Monday, June 20, 2011
Three BATFE agents tell their story to congress
"Fast and Furious" operation put an estimated 1,800 weapons in cartels' hands, their whereabouts unknown today following whistle blowers' revelations about "Operation Gunwalker"
Washington – Operation Fast and Furious slowed to a microscopic crawl last week as three whistle blowing BATFE agents told Congressmen how the government participated in arms smuggling to Mexican drug cartels.
They speculated that the goal of the top management of the Department of Justice is to “pad” the number of firearms that reach the Mexican drug cartels after straw purchasers buy them from American firearms dealers in gun stores and at gun shows.
Agent John Dodson testified how known straw purchasers bought an estimated 1,800 firearms for smugglers – many of them assault style rifles and semiautomatic handguns – who then secretly transshipped them to Mexican drug cartel members on the other side of the border.
In each case, their superiors in Washington told them to stand down and do nothing, according to one investigator who testified, Agent Olindo James Casa.
He said, “On several occasions I personally requested to interdict or seize firearms, but I was always ordered to stand down and not to seize the firearms.”
Along with another colleague, Bureau of Alcohol Tobacco Firearms and Explosives Investigators Peter Forcelli, the three testified before the House Oversight and Government Reform Committee, answering questions put by Chairman Darrell Issa (R-Ca).
Asked why surveillance was terminated far from the border, Agent Dodson said, “I can't tell you why...Hopefully, this committee can find out.”
In each case in which he had personal knowledge, Agent Dodson testified, “Although my instincts made me want to intervene and interdict these weapons, my supervisors directed me and my colleagues not to make any stop or arrest, but rather, to keep the straw purchaser under surveillance while allowing the guns to walk.”
At one point, Agent Dodson recalled in his testimony, he watched a straw purchase suspect receive a bag of money from another party, take the money and buy weapons, then deliver them to the real purchaser. The agent said his instructions were to do nothing.
The operation came to light when two such weapons wound up back on the American side of the border, used in a firefight with Border Patrol Agents at Rio Linda, Arizona, where Agent Brian Terry lost his life in December.

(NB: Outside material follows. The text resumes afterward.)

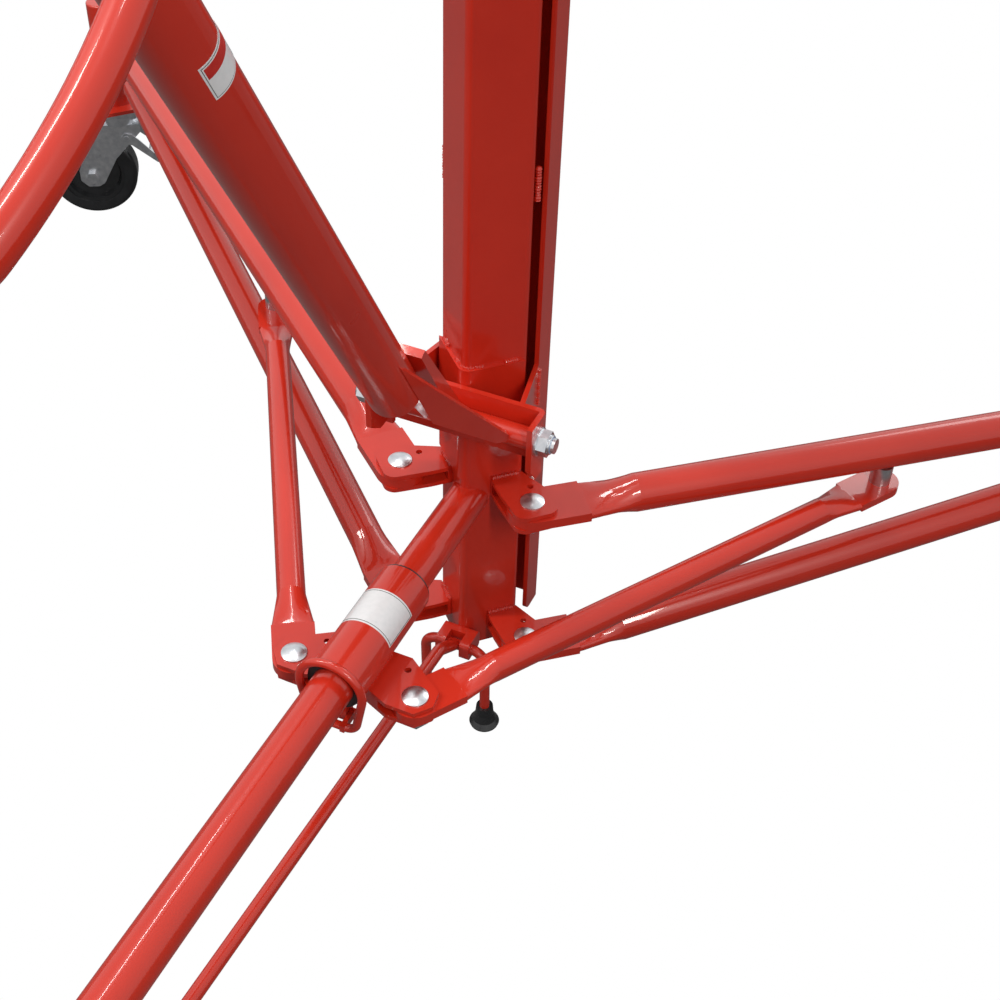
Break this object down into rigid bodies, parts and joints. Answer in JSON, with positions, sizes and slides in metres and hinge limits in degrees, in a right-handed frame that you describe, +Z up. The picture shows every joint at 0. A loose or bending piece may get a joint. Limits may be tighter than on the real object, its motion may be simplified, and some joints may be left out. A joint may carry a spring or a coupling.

“We ask that if a government official made a wrong decision that they admit their error and take responsibility for his or her actions,” said Robert Heyer, a cousin of the slain agent. “We hope that the Bureau of Alcohol, Tobacco and Firearms is forthcoming with all information.”
Mr. Heyer noted that his cousin lost his life some 18 miles inside the U.S. Border in a rugged canyon land area near Nogales where smugglers of humans and drugs are known to attack and rob unsuspecting illegal immigrants as they make their way under cover of darkness on the first leg of their journey to a destination where they will live without the benefit of visas or work permits.
The controversial program, known by its detractors as Operation Gunwalker, was reportedly prompted by a Department of Justice Inspector General's report that criticized the Bureau for its near exclusive focus on licensed firearms dealers and their transactions with purchasers in stores and at gun shows. The strategy gained political currency after President Barack Obama and Secretary of State Hillary Rodham Clinton voiced their concern that most of the weapons seized in Mexico from drug cartel members were purchased at American gun shows.
The truth is they were mainly acquired from international arms traffickers who bought them from Central American governments or in Asia from the People's Republic of Vietnam, organizations which stockpiled the weapons, including hand grenades, following victorious campaigns against regimes so armed by the American government.
The report said that, “Federal prosecutors told us that directing the efforts toward building larger, multi-defendant conspiracy cases would better disrupt trafficking organizations.”
As in the straw purchase he observed, Agent Dodson told Congressmen, “Surveillance operations were the rule, not the exception. This was not a matter of weapons getting away from us, or allowing a few to walk so as to follow them to a much larger or more significant target.” A time line of the operation looks like this.
Similarly, Agent Forcelli recalled that “when I voiced surprise and concern with this tactic...my concerns were dismissed...To allow a gun to walk is idiotic.”
The trio originally reported their concerns to Republican Senator Charles Grassley of Iowa, a member of the Senate Judiciary Commmittee who has been instrumental in blocking appointment of various executives to high posts in the Bureau by the Obama and other Administrations.
He told the House committee members that the Department of Justice continues to stonewall his requests for information and answers to his questions.